— Start —

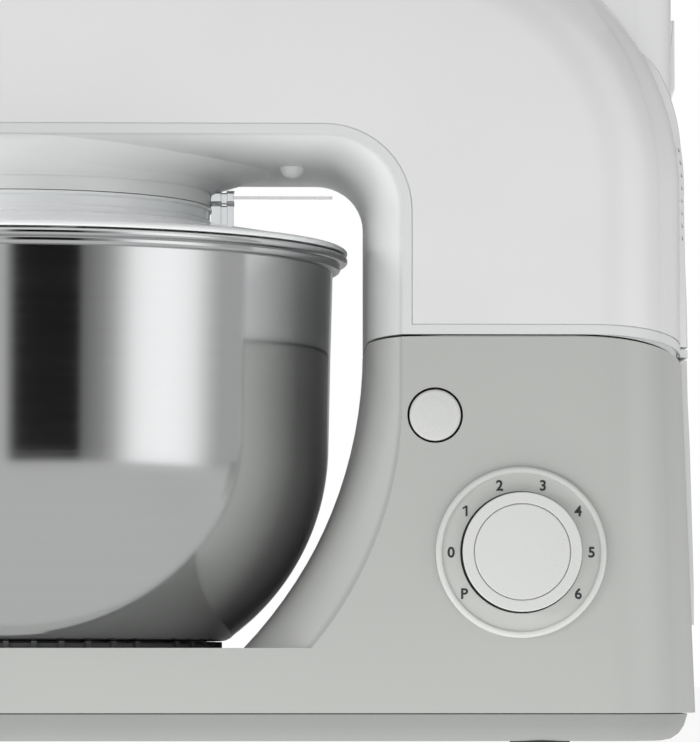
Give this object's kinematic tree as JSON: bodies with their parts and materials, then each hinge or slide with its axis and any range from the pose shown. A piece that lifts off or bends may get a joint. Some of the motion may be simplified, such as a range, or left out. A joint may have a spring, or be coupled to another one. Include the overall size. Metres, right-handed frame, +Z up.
{
  "type": "stand mixer",
  "caption": "Tilt-head stand mixer with a white head, a grey base with a speed dial, a steel bowl under a clear guard, a whisk and a rear-mounted blender jar",
  "frame": {"origin": "on the counter under the centre of the object's box, at the soles of the feet", "axes": "+Z up, +X from the mixing bowl towards the rear column, -Y the side with the speed dial"},
  "size_m": [0.38, 0.25, 0.5043],
  "materials": {
    "grey_casing": "semi-gloss moulded plastic",
    "plinth_grey": "satin moulded plastic",
    "white_gloss": "gloss moulded plastic",
    "frame_white": "satin off-white moulded plastic",
    "dial_cap_grey": "satin plastic disc",
    "dial_ring_grey": "translucent grey plastic ring",
    "clear_plastic": "transparent polycarbonate",
    "jar_clear": "clear glass",
    "bowl_steel": "spun and brushed stainless steel",
    "bright_steel": "ground steel",
    "zinc_steel": "zinc-plated pressed steel",
    "stack_steel": "laminated electrical steel",
    "cast_alloy": "die-cast alloy",
    "brass_gear": "cut brass",
    "copper_wire": "enamelled copper winding",
    "inner_dark": "glass-filled black plastic",
    "seat_dark": "ribbed soft black plastic",
    "board_green": "printed circuit board",
    "carbon_black": "carbon brush in a holder",
    "foot_rubber": "moulded rubber",
    "gasket_red": "silicone ring"
  },
  "bodies": {
    "base": {"body_casing": "grey_casing", "base_plate": "plinth_grey", "feet": "foot_rubber", "base_screws": "zinc_steel", "bowl_seat": "seat_dark", "column_cover": "inner_dark", "hinge_bracket": "zinc_steel", "hinge_pin": "bright_steel", "cord_gland": "seat_dark", "speed_switch": "inner_dark", "control_board": "board_green", "dial_bezel": "dial_ring_grey", "button_guide": "inner_dark", "button_spring": "bright_steel"},
    "dial": {"dial_knob": "dial_cap_grey", "dial_cap": "dial_cap_grey", "dial_shaft": "bright_steel"},
    "button": {"release_button": "white_gloss", "latch_bar": "zinc_steel"},
    "head": {"arm_shell": "white_gloss", "arm_frame": "frame_white", "striker": "zinc_steel", "splash_guard": "clear_plastic", "guard_ring": "frame_white", "guard_clip": "clear_plastic", "gear_housing": "cast_alloy", "ring_gear": "bright_steel", "bearings": "bright_steel", "motor_frame": "inner_dark", "stator": "stack_steel", "field_coils": "copper_wire", "brushes": "carbon_black", "drive_belt": "foot_rubber", "drive_tower": "white_gloss"},
    "hub": {"main_shaft": "bright_steel", "drive_pulley": "inner_dark", "planet_hub": "frame_white"},
    "tool": {"tool_shaft": "bright_steel", "planet_pinion": "brass_gear", "whisk_ferrule": "bright_steel", "whisk_wires": "bright_steel"},
    "motor": {"motor_shaft": "bright_steel", "armature": "stack_steel", "commutator": "copper_wire", "fan": "inner_dark", "motor_pulley": "bright_steel", "drive_dog": "inner_dark"},
    "jar": {"jar_collar": "white_gloss", "jar_gasket": "gasket_red", "jar_glass": "jar_clear"},
    "blade": {"driven_dog": "inner_dark", "blade_unit": "bright_steel"},
    "lid": {"jar_lid": "inner_dark"},
    "cap": {"jar_cap": "clear_plastic"},
    "bowl": {"mixing_bowl": "bowl_steel"}
  },
  "joints": [
    {"name": "head_tilt", "type": "hinge", "parent": "base", "child": "head", "pos_m": [0.169, 0, 0.168], "axis": [0, 1, 0], "range_deg": [0, 36]},
    {"name": "dial_turn", "type": "hinge", "parent": "base", "child": "dial", "pos_m": [0.124, -0.08, 0.0698], "axis": [0, 1, 0], "range_deg": [-36, 216]},
    {"name": "button_press", "type": "slide", "parent": "base", "child": "button", "axis": [0, 1, 0], "range_m": [0, 0.004], "stiffness_N_per_m": 300, "deforming": ["button_spring"]},
    {"name": "bowl_turn", "type": "hinge", "parent": "base", "child": "bowl", "pos_m": [-0.062, 0, 0.038], "axis": [0, 0, 1], "range_deg": [0, 20]},
    {"name": "hub_spin", "type": "hinge", "parent": "head", "child": "hub", "pos_m": [-0.062, 0, 0.21], "axis": [0, 0, 1], "continuous": true},
    {"name": "tool_spin", "type": "hinge", "parent": "hub", "child": "tool", "pos_m": [-0.089, 0, 0.2], "axis": [0, 0, 1], "continuous": true},
    {"name": "motor_spin", "type": "hinge", "parent": "head", "child": "motor", "pos_m": [0.129, 0, 0.2], "axis": [0, 0, 1], "continuous": true},
    {"name": "jar_lift", "type": "slide", "parent": "head", "child": "jar", "axis": [0, 0, 1], "range_m": [0, 0.04]},
    {"name": "blade_spin", "type": "hinge", "parent": "jar", "child": "blade", "pos_m": [0.129, 0, 0.34], "axis": [0, 0, 1], "continuous": true},
    {"name": "jar_lid_lift", "type": "slide", "parent": "jar", "child": "lid", "axis": [0, 0, 1], "range_m": [0, 0.03]},
    {"name": "jar_cap_lift", "type": "slide", "parent": "lid", "child": "cap", "axis": [0, 0, 1], "range_m": [0, 0.025]}
  ],
  "couplings": [
    {"joint": "tool_spin", "follows": "hub_spin", "ratio": -3},
    {"joint": "motor_spin", "follows": "hub_spin", "ratio": 4.6667},
    {"joint": "blade_spin", "follows": "hub_spin", "ratio": 4.6667}
  ]
}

— End —

## The request
Restate every line of the data word for word.

## Result of the exercise
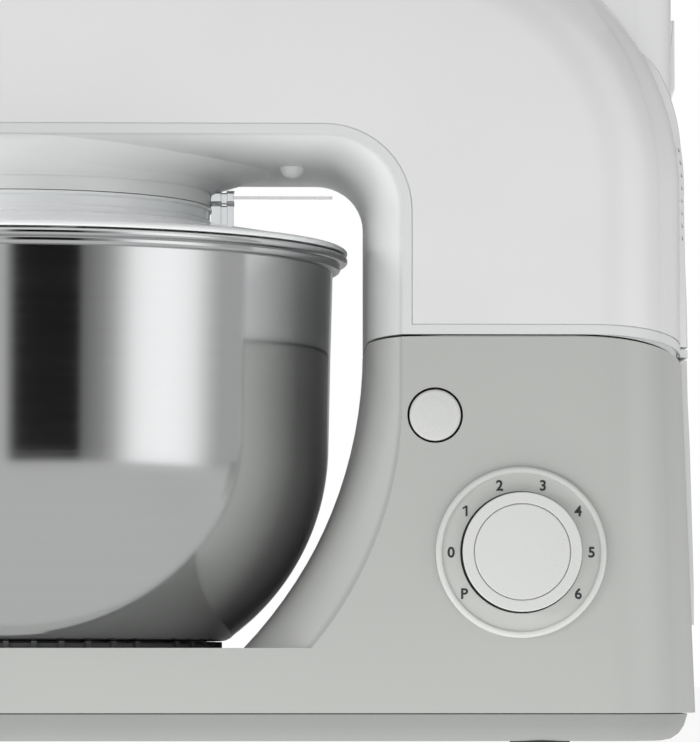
Give this object's kinematic tree as JSON: bodies with their parts and materials, then each hinge or slide with its axis and any range from the pose shown. A piece that lifts off or bends may get a joint. Some of the motion may be simplified, such as a range, or left out. A joint may have a spring, or be coupled to another one. Include the overall size. Metres, right-handed frame, +Z up.
{
  "type": "stand mixer",
  "caption": "Tilt-head stand mixer with a white head, a grey base with a speed dial, a steel bowl under a clear guard, a whisk and a rear-mounted blender jar",
  "frame": {"origin": "on the counter under the centre of the object's box, at the soles of the feet", "axes": "+Z up, +X from the mixing bowl towards the rear column, -Y the side with the speed dial"},
  "size_m": [0.38, 0.25, 0.5043],
  "materials": {
    "grey_casing": "semi-gloss moulded plastic",
    "plinth_grey": "satin moulded plastic",
    "white_gloss": "gloss moulded plastic",
    "frame_white": "satin off-white moulded plastic",
    "dial_cap_grey": "satin plastic disc",
    "dial_ring_grey": "translucent grey plastic ring",
    "clear_plastic": "transparent polycarbonate",
    "jar_clear": "clear glass",
    "bowl_steel": "spun and brushed stainless steel",
    "bright_steel": "ground steel",
    "zinc_steel": "zinc-plated pressed steel",
    "stack_steel": "laminated electrical steel",
    "cast_alloy": "die-cast alloy",
    "brass_gear": "cut brass",
    "copper_wire": "enamelled copper winding",
    "inner_dark": "glass-filled black plastic",
    "seat_dark": "ribbed soft black plastic",
    "board_green": "printed circuit board",
    "carbon_black": "carbon brush in a holder",
    "foot_rubber": "moulded rubber",
    "gasket_red": "silicone ring"
  },
  "bodies": {
    "base": {"body_casing": "grey_casing", "base_plate": "plinth_grey", "feet": "foot_rubber", "base_screws": "zinc_steel", "bowl_seat": "seat_dark", "column_cover": "inner_dark", "hinge_bracket": "zinc_steel", "hinge_pin": "bright_steel", "cord_gland": "seat_dark", "speed_switch": "inner_dark", "control_board": "board_green", "dial_bezel": "dial_ring_grey", "button_guide": "inner_dark", "button_spring": "bright_steel"},
    "dial": {"dial_knob": "dial_cap_grey", "dial_cap": "dial_cap_grey", "dial_shaft": "bright_steel"},
    "button": {"release_button": "white_gloss", "latch_bar": "zinc_steel"},
    "head": {"arm_shell": "white_gloss", "arm_frame": "frame_white", "striker": "zinc_steel", "splash_guard": "clear_plastic", "guard_ring": "frame_white", "guard_clip": "clear_plastic", "gear_housing": "cast_alloy", "ring_gear": "bright_steel", "bearings": "bright_steel", "motor_frame": "inner_dark", "stator": "stack_steel", "field_coils": "copper_wire", "brushes": "carbon_black", "drive_belt": "foot_rubber", "drive_tower": "white_gloss"},
    "hub": {"main_shaft": "bright_steel", "drive_pulley": "inner_dark", "planet_hub": "frame_white"},
    "tool": {"tool_shaft": "bright_steel", "planet_pinion": "brass_gear", "whisk_ferrule": "bright_steel", "whisk_wires": "bright_steel"},
    "motor": {"motor_shaft": "bright_steel", "armature": "stack_steel", "commutator": "copper_wire", "fan": "inner_dark", "motor_pulley": "bright_steel", "drive_dog": "inner_dark"},
    "jar": {"jar_collar": "white_gloss", "jar_gasket": "gasket_red", "jar_glass": "jar_clear"},
    "blade": {"driven_dog": "inner_dark", "blade_unit": "bright_steel"},
    "lid": {"jar_lid": "inner_dark"},
    "cap": {"jar_cap": "clear_plastic"},
    "bowl": {"mixing_bowl": "bowl_steel"}
  },
  "joints": [
    {"name": "head_tilt", "type": "hinge", "parent": "base", "child": "head", "pos_m": [0.169, 0, 0.168], "axis": [0, 1, 0], "range_deg": [0, 36]},
    {"name": "dial_turn", "type": "hinge", "parent": "base", "child": "dial", "pos_m": [0.124, -0.08, 0.0698], "axis": [0, 1, 0], "range_deg": [-36, 216]},
    {"name": "button_press", "type": "slide", "parent": "base", "child": "button", "axis": [0, 1, 0], "range_m": [0, 0.004], "stiffness_N_per_m": 300, "deforming": ["button_spring"]},
    {"name": "bowl_turn", "type": "hinge", "parent": "base", "child": "bowl", "pos_m": [-0.062, 0, 0.038], "axis": [0, 0, 1], "range_deg": [0, 20]},
    {"name": "hub_spin", "type": "hinge", "parent": "head", "child": "hub", "pos_m": [-0.062, 0, 0.21], "axis": [0, 0, 1], "continuous": true},
    {"name": "tool_spin", "type": "hinge", "parent": "hub", "child": "tool", "pos_m": [-0.089, 0, 0.2], "axis": [0, 0, 1], "continuous": true},
    {"name": "motor_spin", "type": "hinge", "parent": "head", "child": "motor", "pos_m": [0.129, 0, 0.2], "axis": [0, 0, 1], "continuous": true},
    {"name": "jar_lift", "type": "slide", "parent": "head", "child": "jar", "axis": [0, 0, 1], "range_m": [0, 0.04]},
    {"name": "blade_spin", "type": "hinge", "parent": "jar", "child": "blade", "pos_m": [0.129, 0, 0.34], "axis": [0, 0, 1], "continuous": true},
    {"name": "jar_lid_lift", "type": "slide", "parent": "jar", "child": "lid", "axis": [0, 0, 1], "range_m": [0, 0.03]},
    {"name": "jar_cap_lift", "type": "slide", "parent": "lid", "child": "cap", "axis": [0, 0, 1], "range_m": [0, 0.025]}
  ],
  "couplings": [
    {"joint": "tool_spin", "follows": "hub_spin", "ratio": -3},
    {"joint": "motor_spin", "follows": "hub_spin", "ratio": 4.6667},
    {"joint": "blade_spin", "follows": "hub_spin", "ratio": 4.6667}
  ]
}